Makin dekatnya Hari Kiamat itu adalah satu kepastian, sebagaimana seseorang yang hidup akan makin dekat dengan ajalnya, tanpa memandang apa yang dia lakukan. Menegakkan Khilafah adalah satu kewajiban. Begitu pula membela Palestina. Jika kewajiban ini diperjuangkan dengan ikhlas dan benar, itu akan menjadi bekal kehidupan setelah Hari Kiamat kelak. Sebaliknya, ketika seseorang enggan berupaya melaksanakan kewajiban ini, bukan berarti Hari Kiamat akan tertunda. Apa yang telah Allah gariskan tetaplah akan terjadi. Allah lalu akan memilih orang-orang lain yang akan melaksanakan kewajiban tersebut, sementara orang yang enggan akan menuai buah keengganannya tersebut pada Hari Akhir.
Pengaruh Keimanan pada Hari Kiamat
Keimanan pada Hari Kiamat, jika merasuk dalam diri seseorang dan selalu dia sadari, akan mengerem seseorang dari mengumbar hawa nafsu maksiat. Ini karena dia sadar bahwa setiap kemaksiatan akan dimintai pertanggungjawabannya kelak di Akhirat. Selain mengerem dari maksiyat, keimanan pada Hari Kiamat akan mendorong seseorang untuk memperbanyak ketaatan kepada Allah SWT sebagai bekal untuk kehidupan kekal abadi. Dia akan berusaha menjaga hati/sikap, perbuatan, termasuk perkataan. Rasulullah saw. bersabda:
Siapa saja yang mengimani Allah dan Hari Akhir, maka berkatalah yang baik atau diamlah! (HR al-Bukhari dan Muslim).
Ini berarti seseorang harus berpikir serius sebelum berbicara. Dia harus memastikan bahwa apa yang akan dia ucapkan adalah hal yang baik, bermanfaat dan diridhai oleh Allah SWT. Dia tidak akan mengeluarkan ucapan yang Allah murkai. Dia tidak akan menentang syariah-Nya, memprovokasi dakwah dan semisalnya meskipun itu menguntungkan dirinya secara materi. Dia akan mengatakan kebenaran meskipun pahit dan di bawah tekanan makhluk. Ini karena dia sadar bahwa Allah SWT lebih Perkasa dan di akhirat lebih keras siksa-Nya. Demikian sebagaimana Imam an-Nawawi, saat diancam oleh sulthan karena beliau mengkritik kebijakannya, dengan tegas menyatakan:
Adapun aku, maka ancaman itu, bahkan yang lebih besar dari ancaman tersebut, tidak akan mendatangkan madarat kepadaku, dan tidak pula menghalangi aku untuk memberikan nasihat kepada penguasa.

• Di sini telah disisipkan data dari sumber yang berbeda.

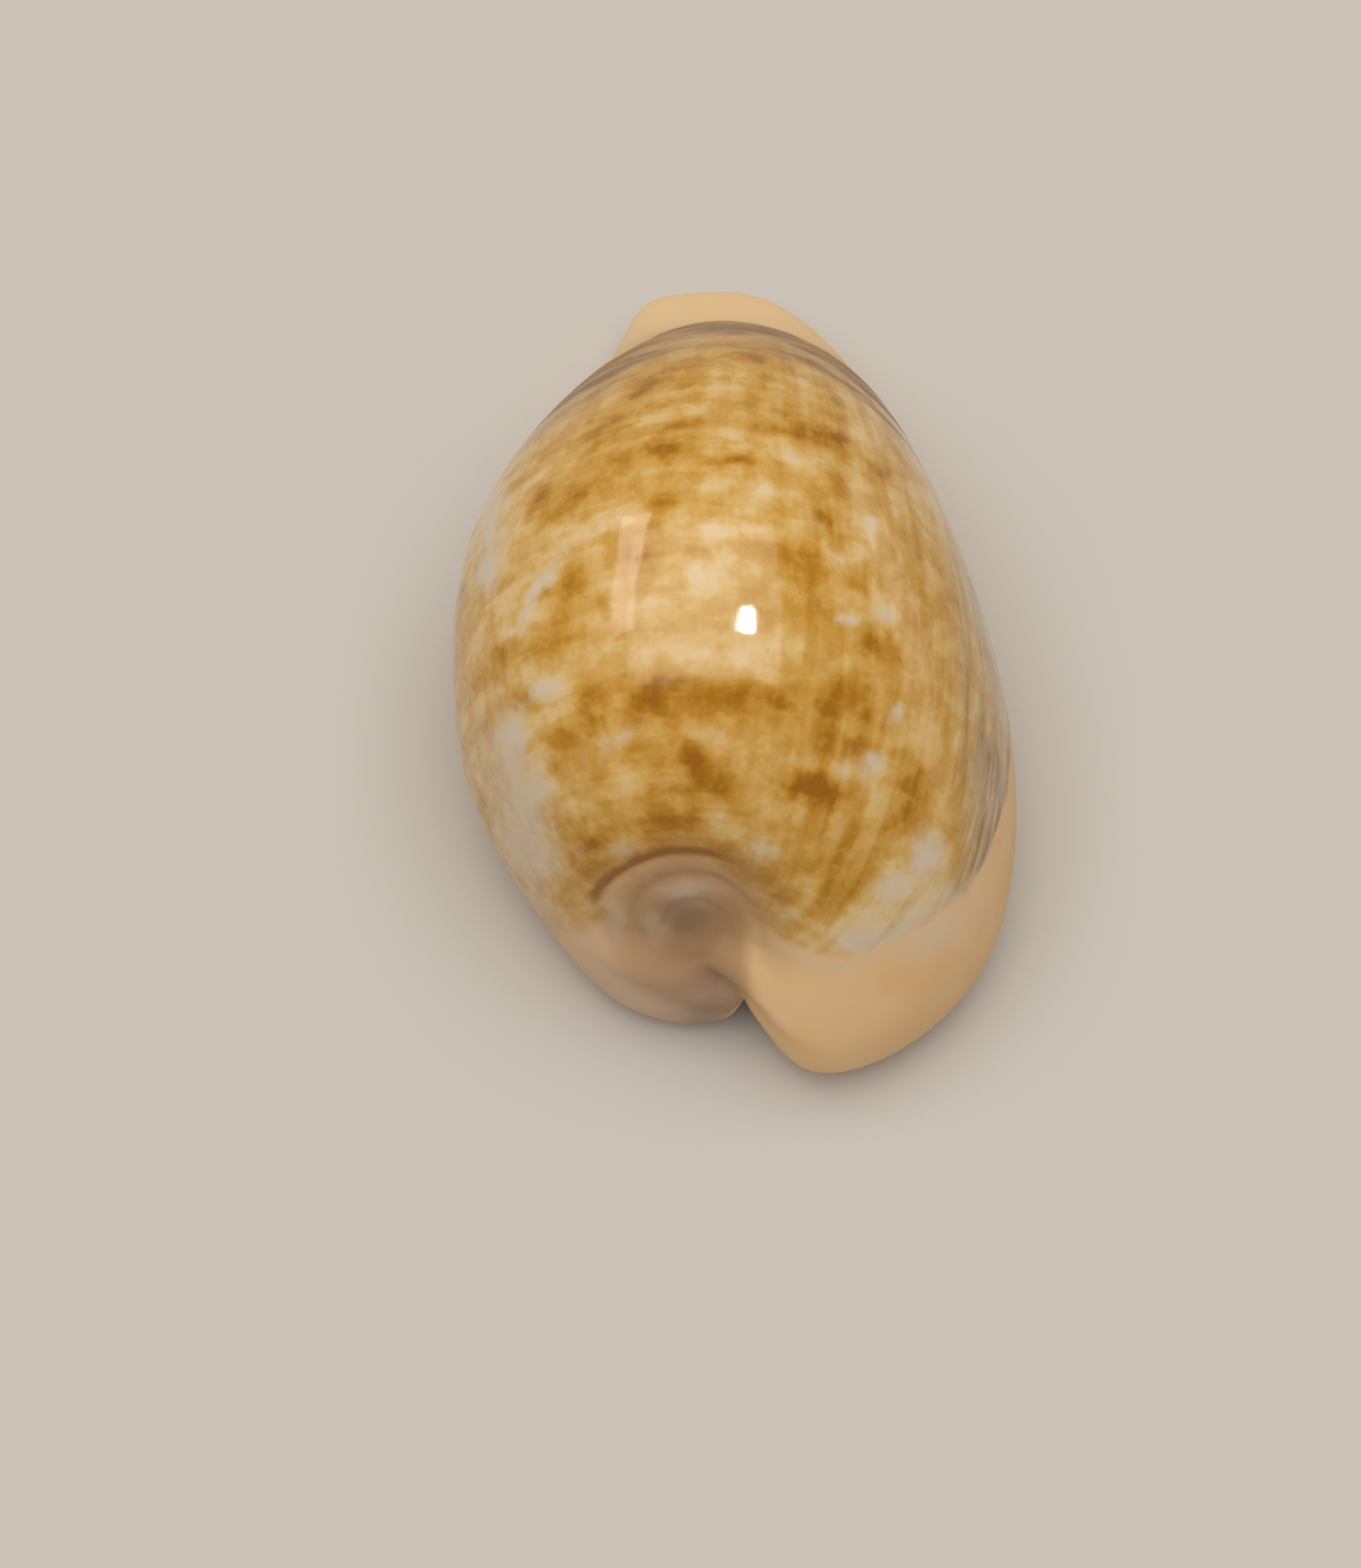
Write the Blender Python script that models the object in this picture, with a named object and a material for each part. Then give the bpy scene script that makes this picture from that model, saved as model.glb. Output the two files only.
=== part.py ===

Ini karena aku yakin bahwa menasihati penguasa itu wajib bagiku dan juga wajib bagi orang lain. Sementara itu, risiko dari melaksanakan kewajiban itu adalah kebaikan dan tambahan kebaikan di sisi Allah SWT.”
Keyakinan akan keberadaan Hari Kiamat dapat membuat manusia memiliki tujuan hidup yang jelas dan jauh ke depan, yakni tujuan sampai ke negeri akhirat. Hal ini akan menentukan jalan ataupun langkah apa yang akan ditempuh semasa hidup di dunia, sembari mempertimbangkan setiap risiko yang akan dia terima dari pilihan-pilihan hidupnya, baik risiko di dunia maupun risiko di akhirat. Semua itu dia pandang sebagai bekal untuk hidup di akhirat.